## [Problem to solve]
Your task is to repeat only the lines from the one with "cloth = bmesh.new()" through the one with "bpy.data.objects.remove(obj)", exactly as they stand, both ends included.

— Begin Data extract —

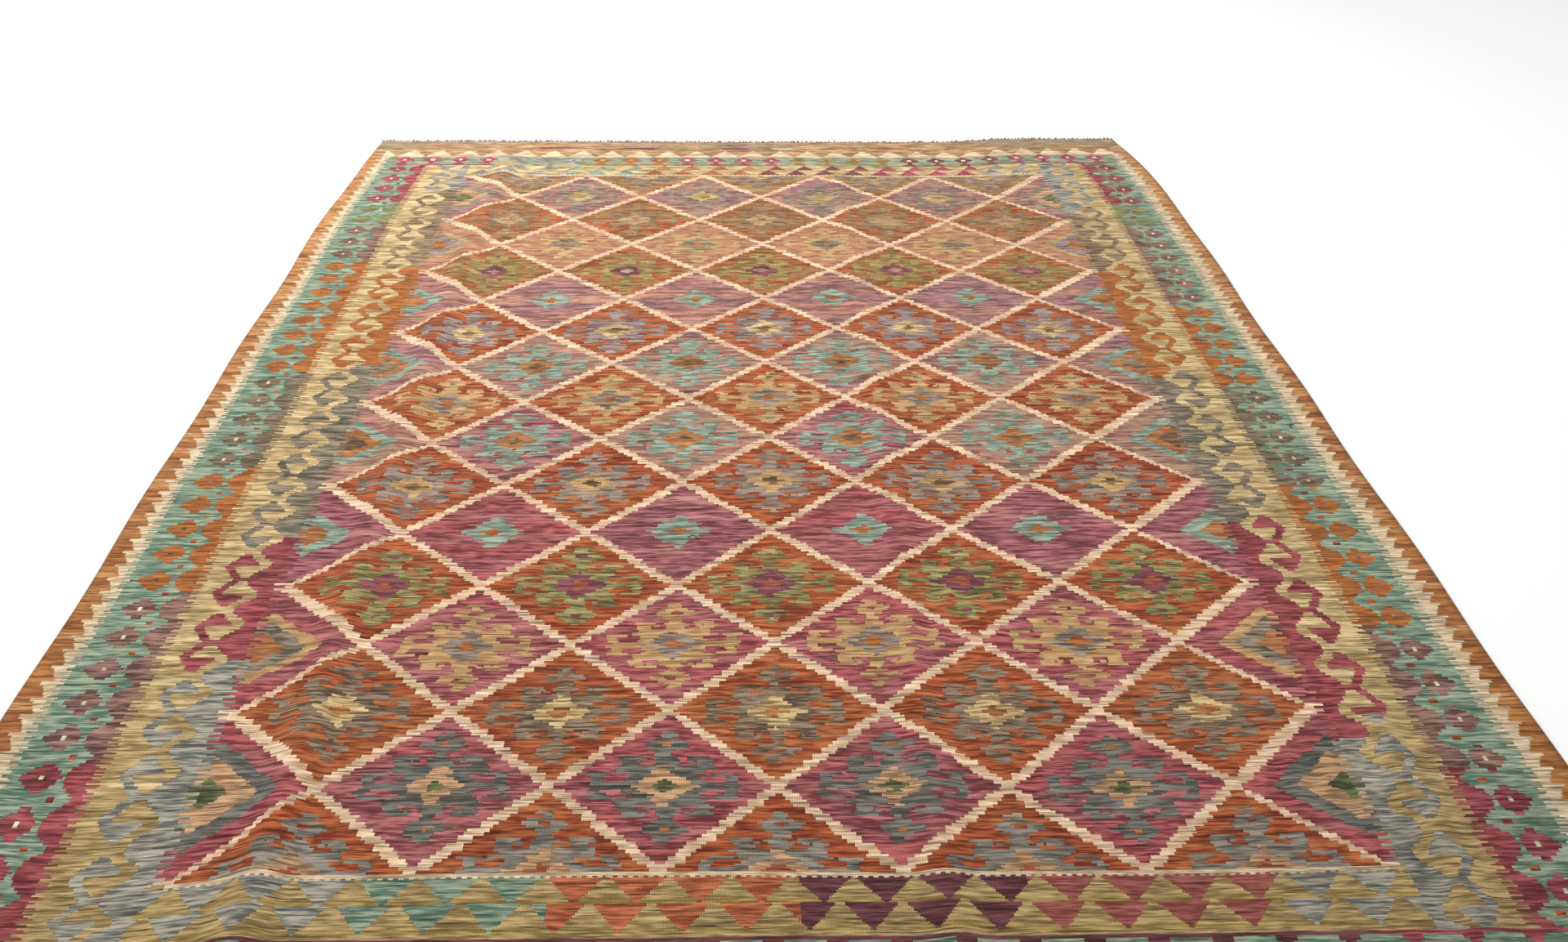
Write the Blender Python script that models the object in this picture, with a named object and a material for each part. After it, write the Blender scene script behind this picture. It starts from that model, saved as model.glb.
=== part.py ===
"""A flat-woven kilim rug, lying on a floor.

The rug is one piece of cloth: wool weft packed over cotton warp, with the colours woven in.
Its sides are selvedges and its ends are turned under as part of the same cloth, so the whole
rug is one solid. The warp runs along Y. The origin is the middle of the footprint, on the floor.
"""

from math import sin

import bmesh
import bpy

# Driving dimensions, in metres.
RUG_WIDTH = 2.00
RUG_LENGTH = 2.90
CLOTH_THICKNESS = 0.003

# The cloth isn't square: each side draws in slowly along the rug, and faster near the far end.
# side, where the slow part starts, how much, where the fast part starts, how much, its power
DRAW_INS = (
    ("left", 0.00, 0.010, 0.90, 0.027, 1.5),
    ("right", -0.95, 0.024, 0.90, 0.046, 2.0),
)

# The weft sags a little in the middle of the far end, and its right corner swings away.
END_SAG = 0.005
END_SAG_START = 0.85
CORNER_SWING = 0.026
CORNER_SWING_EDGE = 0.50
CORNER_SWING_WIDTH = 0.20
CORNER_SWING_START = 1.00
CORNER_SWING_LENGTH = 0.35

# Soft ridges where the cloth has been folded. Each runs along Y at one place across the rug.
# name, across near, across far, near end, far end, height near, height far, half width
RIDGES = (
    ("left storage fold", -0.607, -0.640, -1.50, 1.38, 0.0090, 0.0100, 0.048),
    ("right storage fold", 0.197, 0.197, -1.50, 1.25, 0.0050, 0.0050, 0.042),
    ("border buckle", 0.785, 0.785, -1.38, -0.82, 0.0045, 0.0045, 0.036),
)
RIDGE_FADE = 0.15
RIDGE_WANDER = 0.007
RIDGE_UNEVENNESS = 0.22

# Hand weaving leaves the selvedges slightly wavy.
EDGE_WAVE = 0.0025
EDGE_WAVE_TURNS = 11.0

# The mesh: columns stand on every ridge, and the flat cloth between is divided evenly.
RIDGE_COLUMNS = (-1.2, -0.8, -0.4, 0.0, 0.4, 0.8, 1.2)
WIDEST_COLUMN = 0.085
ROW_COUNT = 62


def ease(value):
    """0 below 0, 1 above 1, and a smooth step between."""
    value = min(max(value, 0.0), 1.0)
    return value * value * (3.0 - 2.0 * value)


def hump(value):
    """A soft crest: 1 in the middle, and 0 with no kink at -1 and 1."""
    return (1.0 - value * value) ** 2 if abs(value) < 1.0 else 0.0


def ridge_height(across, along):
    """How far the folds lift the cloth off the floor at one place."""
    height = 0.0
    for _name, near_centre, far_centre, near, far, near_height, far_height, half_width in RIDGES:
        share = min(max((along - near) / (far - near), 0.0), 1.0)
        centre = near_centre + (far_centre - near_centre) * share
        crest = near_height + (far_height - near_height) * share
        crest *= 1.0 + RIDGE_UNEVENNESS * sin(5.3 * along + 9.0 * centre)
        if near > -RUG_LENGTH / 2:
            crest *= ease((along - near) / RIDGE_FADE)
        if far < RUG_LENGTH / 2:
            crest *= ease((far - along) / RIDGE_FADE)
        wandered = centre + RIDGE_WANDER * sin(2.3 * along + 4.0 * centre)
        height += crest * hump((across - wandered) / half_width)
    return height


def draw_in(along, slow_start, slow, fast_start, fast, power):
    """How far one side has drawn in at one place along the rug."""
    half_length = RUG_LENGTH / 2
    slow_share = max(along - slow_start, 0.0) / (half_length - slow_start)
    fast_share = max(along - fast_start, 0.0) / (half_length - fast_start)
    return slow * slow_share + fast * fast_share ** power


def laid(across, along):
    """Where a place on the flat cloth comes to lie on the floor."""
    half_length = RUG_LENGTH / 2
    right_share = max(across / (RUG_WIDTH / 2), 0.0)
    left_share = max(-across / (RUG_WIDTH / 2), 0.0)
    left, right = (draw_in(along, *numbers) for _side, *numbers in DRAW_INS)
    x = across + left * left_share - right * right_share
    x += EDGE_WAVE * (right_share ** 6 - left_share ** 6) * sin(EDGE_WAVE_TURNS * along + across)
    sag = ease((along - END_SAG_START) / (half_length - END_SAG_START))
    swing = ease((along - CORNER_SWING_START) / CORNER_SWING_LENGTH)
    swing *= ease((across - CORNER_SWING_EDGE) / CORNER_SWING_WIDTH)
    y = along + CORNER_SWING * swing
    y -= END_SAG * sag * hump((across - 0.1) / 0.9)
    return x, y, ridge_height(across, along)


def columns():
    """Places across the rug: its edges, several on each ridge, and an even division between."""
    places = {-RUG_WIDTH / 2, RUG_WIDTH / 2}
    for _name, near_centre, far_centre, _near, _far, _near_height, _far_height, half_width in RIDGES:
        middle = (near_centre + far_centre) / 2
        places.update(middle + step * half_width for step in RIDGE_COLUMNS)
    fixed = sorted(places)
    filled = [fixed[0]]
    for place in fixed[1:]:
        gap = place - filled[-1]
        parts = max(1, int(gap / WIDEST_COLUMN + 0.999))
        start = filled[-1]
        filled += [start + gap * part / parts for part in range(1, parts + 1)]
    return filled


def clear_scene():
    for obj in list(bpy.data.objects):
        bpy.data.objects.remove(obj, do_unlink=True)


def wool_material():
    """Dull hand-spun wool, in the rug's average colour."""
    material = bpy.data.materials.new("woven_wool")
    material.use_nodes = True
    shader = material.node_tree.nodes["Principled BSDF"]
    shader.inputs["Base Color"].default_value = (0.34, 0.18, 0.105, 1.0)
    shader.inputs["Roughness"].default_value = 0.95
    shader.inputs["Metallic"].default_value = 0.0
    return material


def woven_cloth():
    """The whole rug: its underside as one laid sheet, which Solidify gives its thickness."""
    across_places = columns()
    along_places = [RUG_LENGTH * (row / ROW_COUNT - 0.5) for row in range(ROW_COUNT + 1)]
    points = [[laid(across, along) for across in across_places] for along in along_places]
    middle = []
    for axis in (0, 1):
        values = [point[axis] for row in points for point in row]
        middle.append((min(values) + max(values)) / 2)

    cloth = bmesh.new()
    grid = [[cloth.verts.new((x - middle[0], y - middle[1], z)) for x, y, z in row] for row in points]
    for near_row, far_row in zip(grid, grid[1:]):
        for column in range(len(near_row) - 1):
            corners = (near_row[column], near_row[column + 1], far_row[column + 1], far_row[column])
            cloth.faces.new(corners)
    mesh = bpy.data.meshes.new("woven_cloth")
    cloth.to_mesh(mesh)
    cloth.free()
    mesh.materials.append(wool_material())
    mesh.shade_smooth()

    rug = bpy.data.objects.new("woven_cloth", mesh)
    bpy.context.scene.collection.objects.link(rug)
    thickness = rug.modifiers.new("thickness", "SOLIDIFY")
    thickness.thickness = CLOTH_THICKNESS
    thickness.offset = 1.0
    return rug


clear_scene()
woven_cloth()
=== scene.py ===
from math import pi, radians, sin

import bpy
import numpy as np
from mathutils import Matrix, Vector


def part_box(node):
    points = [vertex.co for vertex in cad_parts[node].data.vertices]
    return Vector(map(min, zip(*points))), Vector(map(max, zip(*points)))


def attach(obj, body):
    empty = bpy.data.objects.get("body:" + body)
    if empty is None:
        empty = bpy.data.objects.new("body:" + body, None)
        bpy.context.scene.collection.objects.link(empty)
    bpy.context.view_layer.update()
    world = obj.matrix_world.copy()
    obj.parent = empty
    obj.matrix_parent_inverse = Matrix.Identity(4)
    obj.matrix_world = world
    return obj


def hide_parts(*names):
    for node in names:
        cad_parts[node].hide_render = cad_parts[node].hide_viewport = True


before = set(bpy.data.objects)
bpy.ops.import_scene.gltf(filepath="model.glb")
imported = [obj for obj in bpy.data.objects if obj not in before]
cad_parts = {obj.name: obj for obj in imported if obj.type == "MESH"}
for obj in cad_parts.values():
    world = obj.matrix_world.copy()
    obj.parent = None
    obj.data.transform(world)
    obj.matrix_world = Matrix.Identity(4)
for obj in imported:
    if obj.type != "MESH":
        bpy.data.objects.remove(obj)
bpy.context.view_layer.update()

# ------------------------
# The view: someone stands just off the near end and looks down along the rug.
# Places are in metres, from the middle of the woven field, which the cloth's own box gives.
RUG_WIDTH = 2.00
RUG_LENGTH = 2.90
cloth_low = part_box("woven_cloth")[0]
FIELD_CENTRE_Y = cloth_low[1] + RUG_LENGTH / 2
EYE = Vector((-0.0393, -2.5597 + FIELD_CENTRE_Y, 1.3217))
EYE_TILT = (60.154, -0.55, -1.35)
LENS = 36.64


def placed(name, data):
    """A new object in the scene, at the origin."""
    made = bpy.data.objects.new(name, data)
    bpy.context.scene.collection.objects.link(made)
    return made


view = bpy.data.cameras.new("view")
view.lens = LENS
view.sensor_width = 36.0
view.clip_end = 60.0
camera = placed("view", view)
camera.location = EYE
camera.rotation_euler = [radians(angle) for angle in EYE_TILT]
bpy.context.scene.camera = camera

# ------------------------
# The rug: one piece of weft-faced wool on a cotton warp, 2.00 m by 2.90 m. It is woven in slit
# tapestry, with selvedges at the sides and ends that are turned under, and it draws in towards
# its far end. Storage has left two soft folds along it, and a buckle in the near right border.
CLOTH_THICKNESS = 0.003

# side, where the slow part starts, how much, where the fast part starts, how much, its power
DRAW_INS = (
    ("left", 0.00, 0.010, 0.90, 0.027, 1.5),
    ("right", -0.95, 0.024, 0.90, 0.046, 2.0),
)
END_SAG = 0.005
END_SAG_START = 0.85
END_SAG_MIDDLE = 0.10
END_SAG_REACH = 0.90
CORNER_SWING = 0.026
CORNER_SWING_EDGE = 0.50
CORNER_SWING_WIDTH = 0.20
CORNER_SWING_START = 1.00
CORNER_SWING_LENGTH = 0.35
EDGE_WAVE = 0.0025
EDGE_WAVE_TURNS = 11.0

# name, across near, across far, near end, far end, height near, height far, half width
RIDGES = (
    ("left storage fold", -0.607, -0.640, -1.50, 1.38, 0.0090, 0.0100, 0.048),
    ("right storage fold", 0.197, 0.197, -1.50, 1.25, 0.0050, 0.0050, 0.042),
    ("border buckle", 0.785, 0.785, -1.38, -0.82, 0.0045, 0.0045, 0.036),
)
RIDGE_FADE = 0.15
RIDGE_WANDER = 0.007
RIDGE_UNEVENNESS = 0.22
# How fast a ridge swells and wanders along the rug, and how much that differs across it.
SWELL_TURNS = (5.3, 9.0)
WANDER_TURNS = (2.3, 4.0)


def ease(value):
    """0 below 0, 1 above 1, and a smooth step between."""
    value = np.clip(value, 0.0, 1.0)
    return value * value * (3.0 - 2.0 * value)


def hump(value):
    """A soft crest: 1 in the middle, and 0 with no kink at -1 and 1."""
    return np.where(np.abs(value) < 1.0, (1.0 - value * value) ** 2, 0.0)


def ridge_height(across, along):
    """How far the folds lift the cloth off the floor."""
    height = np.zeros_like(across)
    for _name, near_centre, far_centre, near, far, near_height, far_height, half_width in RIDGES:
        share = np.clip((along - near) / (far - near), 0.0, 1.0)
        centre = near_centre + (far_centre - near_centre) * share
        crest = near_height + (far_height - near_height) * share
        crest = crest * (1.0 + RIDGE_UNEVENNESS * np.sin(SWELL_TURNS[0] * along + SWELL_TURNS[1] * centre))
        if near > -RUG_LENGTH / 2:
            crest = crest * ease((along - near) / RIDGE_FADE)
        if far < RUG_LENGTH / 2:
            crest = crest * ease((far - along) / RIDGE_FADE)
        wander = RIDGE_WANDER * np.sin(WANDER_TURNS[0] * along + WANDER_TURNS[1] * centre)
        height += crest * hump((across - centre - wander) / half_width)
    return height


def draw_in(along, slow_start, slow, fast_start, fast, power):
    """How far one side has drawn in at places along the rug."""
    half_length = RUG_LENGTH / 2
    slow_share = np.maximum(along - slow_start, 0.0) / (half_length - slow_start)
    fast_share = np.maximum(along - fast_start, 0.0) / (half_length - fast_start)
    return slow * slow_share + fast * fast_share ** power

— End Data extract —

## [Finished task]
    cloth = bmesh.new()
    grid = [[cloth.verts.new((x - middle[0], y - middle[1], z)) for x, y, z in row] for row in points]
    for near_row, far_row in zip(grid, grid[1:]):
        for column in range(len(near_row) - 1):
            corners = (near_row[column], near_row[column + 1], far_row[column + 1], far_row[column])
            cloth.faces.new(corners)
    mesh = bpy.data.meshes.new("woven_cloth")
    cloth.to_mesh(mesh)
    cloth.free()
    mesh.materials.append(wool_material())
    mesh.shade_smooth()

    rug = bpy.data.objects.new("woven_cloth", mesh)
    bpy.context.scene.collection.objects.link(rug)
    thickness = rug.modifiers.new("thickness", "SOLIDIFY")
    thickness.thickness = CLOTH_THICKNESS
    thickness.offset = 1.0
    return rug


clear_scene()
woven_cloth()
=== scene.py ===
from math import pi, radians, sin

import bpy
import numpy as np
from mathutils import Matrix, Vector


def part_box(node):
    points = [vertex.co for vertex in cad_parts[node].data.vertices]
    return Vector(map(min, zip(*points))), Vector(map(max, zip(*points)))


def attach(obj, body):
    empty = bpy.data.objects.get("body:" + body)
    if empty is None:
        empty = bpy.data.objects.new("body:" + body, None)
        bpy.context.scene.collection.objects.link(empty)
    bpy.context.view_layer.update()
    world = obj.matrix_world.copy()
    obj.parent = empty
    obj.matrix_parent_inverse = Matrix.Identity(4)
    obj.matrix_world = world
    return obj


def hide_parts(*names):
    for node in names:
        cad_parts[node].hide_render = cad_parts[node].hide_viewport = True


before = set(bpy.data.objects)
bpy.ops.import_scene.gltf(filepath="model.glb")
imported = [obj for obj in bpy.data.objects if obj not in before]
cad_parts = {obj.name: obj for obj in imported if obj.type == "MESH"}
for obj in cad_parts.values():
    world = obj.matrix_world.copy()
    obj.parent = None
    obj.data.transform(world)
    obj.matrix_world = Matrix.Identity(4)
for obj in imported:
    if obj.type != "MESH":
        bpy.data.objects.remove(obj)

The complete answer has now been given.